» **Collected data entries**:
__________________________________________________

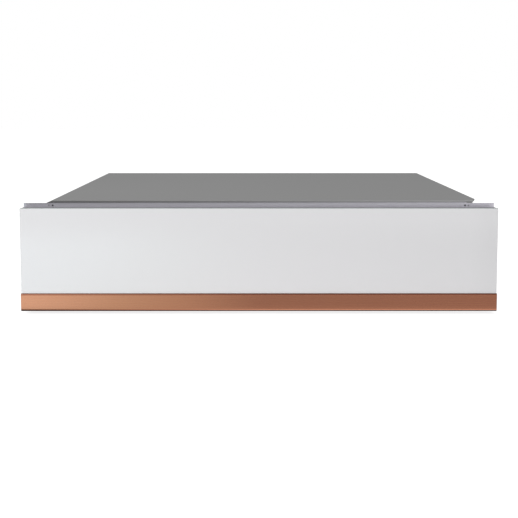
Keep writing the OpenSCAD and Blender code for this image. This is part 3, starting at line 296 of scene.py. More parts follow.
def graded(name, base, roughness, metallic, left, right, rows=None):
    """Coated steel with painted light and shade: lighter towards the right end and, between two heights in
    mm, towards its foot.
    """
    f = Finish(name, base, roughness, metallic)
    where = f.place()
    # Painted light and shade: darker at the left end, lighter at the right
    along = f.ramp(f.axis(where, 0), -300, 300)
    grain = f.noise(f.place((0.01, 1, 1)), 2.2, 3)
    factor = along * 0.94 + grain * 0.06
    # Painted light towards the foot of the band, where the panel's shade falls
    if rows:
        foot_z, top_z = rows
        z = f.axis(where, 2)
        foot = f.ramp(z, top_z, foot_z)
        band = f.ramp(z, foot_z - 12, foot_z - 2)
        side = 0.27
        factor = band * (along * 0.47 + foot * 0.48 - side) + side + grain * 0.055
    spread = 0.08
    f.shade(factor, left, right)
    f.roughen(grain, roughness - spread / 2, spread)
    f.bump(grain, 0.006)
    return f.material


def white_front_glass():
    """White paint behind polished glass, with painted light low in its right half and painted shade at its
    right end.
    """
    f = Finish("white front glass", colours().glass, 0.35, Coat_Weight=0.7, Coat_IOR=1.5, Coat_Roughness=0.04)
    where = f.place()
    x, z = f.axis(where, 0), f.axis(where, 2)
    waves = f.noise(where, 0.004, 1)
    # Painted light: paler towards the foot in the right half, against the shade that falls low on the glass
    pale = f.ramp(z, 112, 35) * f.ramp(x, -280, 0)
    # Painted shade: darker at the right end
    end = f.ramp(x, 262, 290)
    f.shade(waves * 0.167 + pale * 0.54 - end * 0.29 + 0.292, 0.955, 1.075)
    f.roughen(waves, 0.33, 0.05)
    return f.material


def ground_glass_edge():
    """Fine ground edge of the front glass, with the green of its thickness."""
    f = Finish("ground glass edge", (0.46, 0.50, 0.49), 0.5)
    grit = f.noise(f.place(), 3, 2)
    f.shade(grit, 0.94, 1.04)
    f.bump(grit, 0.01)
    return f.material


def copper_strip(name="copper strip", painted_shade_shares=(1, 1, 1)):
    """Anodised aluminium in a copper tone, brushed from end to end; a darker tone of it makes the
    painted-shade copies.
    """
    tone = [c * share for c, share in zip(colours().copper, painted_shade_shares)]
    f = Finish(name, tone, 0.3, 1.0, Coat_Roughness=0.12, Coat_Weight=0.35)
    grain = f.noise(f.place((0.003, 1, 1)), 3.2, 4, 0.62)
    long_grain = f.noise(f.place((0.0012, 0.8, 0.8)), 1.6, 2)
    both = f.mixed(grain, long_grain, 0.65)
    f.shade(both, 0.84, 1.16)
    f.roughen(both, 0.2, 0.14)
    f.bump(grain, 0.012)
    return f.material


def cover_steel():
    """Dull grey brushed sheet of the top cover."""
    f = Finish("cover steel", colours().cover, 0.55, 0.35)
    grain = f.noise(f.place((0.006, 1, 1)), 0.9, 4, 0.65)
    broad = f.noise(f.place((0.004, 0.12, 1)), 0.5, 2)
    both = f.mixed(grain, broad, 0.5)
    f.shade(both, 0.86, 1.12)
    f.roughen(both, 0.48, 0.14)
    f.bump(grain, 0.015)
    return f.material


def zinc_sheet():
    """Zinc-coated steel with its flat crystals and a light haze."""
    f = Finish("zinc sheet", colours().zinc, 0.38, 0.85)
    flakes = f.cells(f.place(), 0.16, output=1)
    flake = f.add("ShaderNodeSeparateColor", inputs=(flakes,))
    haze = f.noise(f.place(), 0.02, 3)
    f.shade(f.mixed(flake, haze, 0.45), 0.88, 1.1)
    f.roughen(flake, 0.3, 0.14)
    f.bump(f.noise(f.place(), 0.8, 2), 0.006)
    return f.material


def clear_glass():
    """Toughened glass of the lid."""
    f = Finish("clear lid glass", (0.93, 0.97, 0.955), 0.03, IOR=1.5, Transmission_Weight=1.0)
    f.roughen(f.noise(f.place(), 0.03, 3), 0.01, 0.03)
    return f.material


def black_glass():
    """Black glass over the touch fields."""
    f = Finish("black control glass", (0.012, 0.012, 0.014), 0.08, Coat_Weight=0.5, Coat_Roughness=0.03)
    smear = f.noise(f.place(), 0.05, 3)
    f.roughen(smear, 0.04, 0.1)
    f.shade(smear, 0.8, 1.3)
    return f.material


def touch_mark():
    """Pale marks on the control glass."""
    f = Finish("touch mark", (0.75, 0.78, 0.8), 0.4)
    f.shade(f.noise(f.place(), 0.5, 2), 0.92, 1.05)
    return f.material


def laminations():
    """Stacked iron sheets, one line to each sheet."""
    f = Finish("iron laminations", (0.16, 0.16, 0.17), 0.45, 0.8)
    line = f.axis(f.place(), 1).wrapped(0.5) * 2
    rust = f.noise(f.place(), 0.2, 3)
    f.shade(f.mixed(line, rust, 0.6), 0.55, 1.25)
    f.roughen(rust, 0.35, 0.2)
    f.bump(line, 0.08)
    return f.material


def copper_wire():
    """Close turns of enamelled wire."""
    f = Finish("copper wire", (0.5, 0.21, 0.06), 0.3, 0.9)
    turn = f.axis(f.place(), 2).wrapped(0.45) * 2.2
    f.shade(turn, 0.45, 1.2)
    f.roughen(turn, 0.25, 0.1)
    f.bump(turn, 0.2)
    return f.material


def circuit_board():
    """Green board with paler tracks and bright pads."""
    f = Finish("circuit board", (0.012, 0.11, 0.045), 0.35)
    place = f.place()
    track = f.cells(place, 0.22, 0.6, "CHEBYCHEV").wrapped(0.12) * 6
    pad = f.cells(place, 0.18, 0.3) < 0.13
    f.set("Base Color", f.blend(pad, f.tone(track, 0.7, 1.9), (0.6, 0.58, 0.5)))
    f.set("Metallic", pad * 0.9)
    f.bump(track, 0.04)
    return f.material


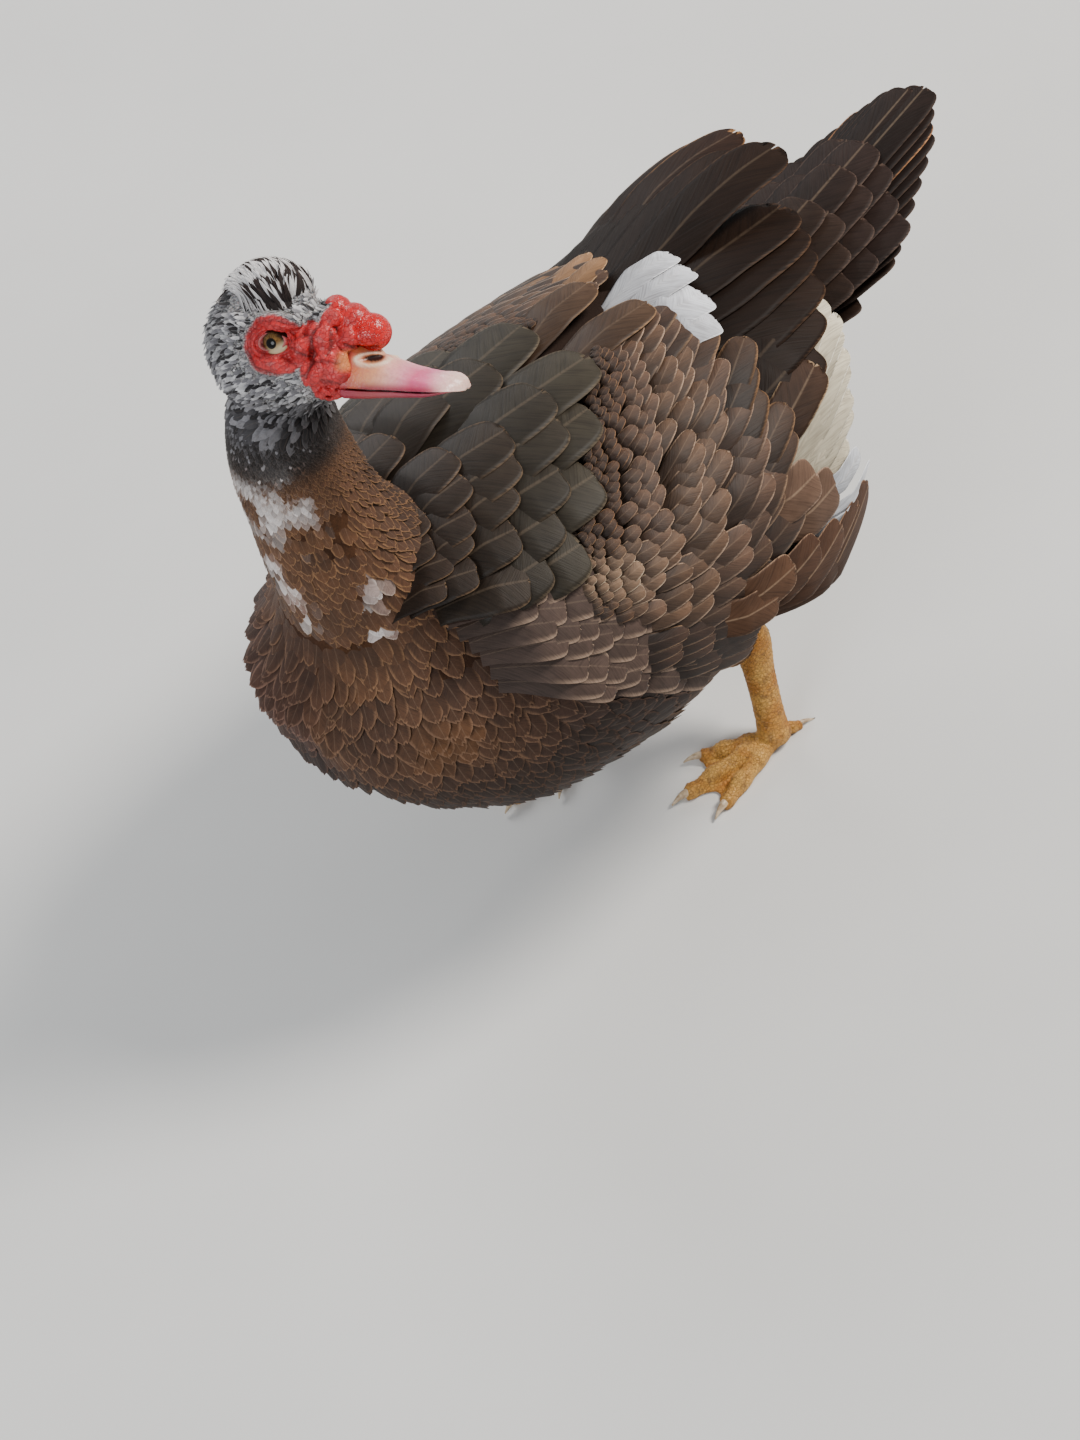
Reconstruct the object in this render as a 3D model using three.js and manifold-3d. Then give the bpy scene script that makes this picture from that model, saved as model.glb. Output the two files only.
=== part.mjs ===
// A muscovy duck at life size, standing with its head turned over its left shoulder.
// Millimetres, +Z up, the bird faces -Y, and its left side is +X. It stands on Z = 0.
import * as THREE from "three";
import { mergeVertices } from "three/addons/utils/BufferGeometryUtils.js";
import Module from "manifold-3d";

const wasm = await Module();
wasm.setup();
const { Manifold, Mesh: SolidMesh } = wasm;

const GAP = 0.4; // clearance between touching pieces
const DEG = Math.PI / 180;

// The torso's stations from breast to rump: y, top z, bottom z, half width.
const TORSO = [
  [-167, 196, 178, 8],
  [-160, 215, 150, 40],
  [-138, 238, 115, 73],
  [-100, 254, 84, 99],
  [-50, 258, 68, 113],
  [0, 256, 63, 116],
  [50, 252, 68, 111],
  [100, 244, 88, 97],
  [145, 234, 120, 76],
  [180, 224, 152, 52],
  [205, 216, 176, 30],
  [214, 205, 188, 8],
];

const RIGHT_SHARE = 0.9; // the right half's width beside the left half's, which fluffs its wing

const vec = (x, y, z) => new THREE.Vector3(x, y, z);
const mix = (a, b, t) => a + (b - a) * t;
const clamp = (x, a, b) => Math.min(b, Math.max(a, x));
const smooth = (t) => t * t * (3 - 2 * t);

// Value at x of a smooth curve through rows of a table, where column 0 is x.
function lookup(table, x, column) {
  const n = table.length;
  const at = clamp(x, table[0][0], table[n - 1][0]);
  let i = 0;
  while (i < n - 2 && at > table[i + 1][0]) i += 1;
  const row = (k) => table[clamp(k, 0, n - 1)];
  const slope = (k) =>
    k <= 0 || k >= n - 1
      ? (row(Math.min(k + 1, n - 1))[column] - row(Math.max(k - 1, 0))[column]) /
        (row(Math.min(k + 1, n - 1))[0] - row(Math.max(k - 1, 0))[0])
      : (row(k + 1)[column] - row(k - 1)[column]) / (row(k + 1)[0] - row(k - 1)[0]);
  const h = row(i + 1)[0] - row(i)[0];
  const t = (at - row(i)[0]) / h;
  const a = row(i)[column];
  const b = row(i + 1)[column];
  return (
    a * (1 + 2 * t) * (1 - t) ** 2 +
    b * t * t * (3 - 2 * t) +
    h * (slope(i) * t * (1 - t) ** 2 - slope(i + 1) * t * t * (1 - t))
  );
}

// A closed surface from rings of points with as many points each, capped at both ends.
function loft(rings) {
  const n = rings[0].length;
  const points = rings.flat();
  const first = points.length;
  const centre = (ring) => ring.reduce((s, p) => s.add(p), vec(0, 0, 0)).divideScalar(n);
  points.push(centre(rings[0]), centre(rings[rings.length - 1]));
  const faces = [];
  for (let i = 0; i + 1 < rings.length; i += 1) {
    for (let j = 0; j < n; j += 1) {
      const a = i * n + j;
      const b = i * n + ((j + 1) % n);
      faces.push(a, b, b + n, a, b + n, a + n);
    }
  }
  const last = (rings.length - 1) * n;
  for (let j = 0; j < n; j += 1) {
    faces.push(first, (j + 1) % n, j);
    faces.push(first + 1, last + j, last + ((j + 1) % n));
  }
  return surface(points, faces);
}

function surface(points, faces) {
  const position = new Float32Array(points.flatMap((p) => [p.x, p.y, p.z]));
  const g = new THREE.BufferGeometry();
  g.setAttribute("position", new THREE.BufferAttribute(position, 3));
  g.setIndex(faces);
  return g;
}

// A three.js geometry as a solid, with its shared vertices merged and its faces turned outwards.
function solid(geometry) {
  const g = geometry.clone();
  for (const name of ["normal", "uv"]) g.deleteAttribute(name);
  const merged = mergeVertices(g, 1e-4);
  const p = merged.attributes.position.array;
  const source = merged.index.array;
  const faces = [];
  for (let i = 0; i < source.length; i += 3) {
    const [a, b, c] = source.slice(i, i + 3);
    if (a !== b && b !== c && c !== a) faces.push(a, b, c);
  }
  let volume = 0;
  for (let i = 0; i < faces.length; i += 3) {
    const [a, b, c] = [0, 1, 2].map((k) => vec(...p.slice(faces[i + k] * 3, faces[i + k] * 3 + 3)));
    volume += a.dot(b.cross(c));
  }
  if (volume < 0) {
    for (let i = 0; i < faces.length; i += 3) [faces[i + 1], faces[i + 2]] = [faces[i + 2], faces[i + 1]];
  }
  const triVerts = new Uint32Array(faces);
  return new Manifold(new SolidMesh({ numProp: 3, vertProperties: p, triVerts }));
}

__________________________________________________

» **Task prompt**:
Transcribe nothing but the lines from the line with "Reconstruct the object" through the line with "const DEG = Math.PI / 180;", reproducing each exactly.

» **Correct result**:
Reconstruct the object in this render as a 3D model using three.js and manifold-3d. Then give the bpy scene script that makes this picture from that model, saved as model.glb. Output the two files only.
=== part.mjs ===
// A muscovy duck at life size, standing with its head turned over its left shoulder.
// Millimetres, +Z up, the bird faces -Y, and its left side is +X. It stands on Z = 0.
import * as THREE from "three";
import { mergeVertices } from "three/addons/utils/BufferGeometryUtils.js";
import Module from "manifold-3d";

const wasm = await Module();
wasm.setup();
const { Manifold, Mesh: SolidMesh } = wasm;

const GAP = 0.4; // clearance between touching pieces
const DEG = Math.PI / 180;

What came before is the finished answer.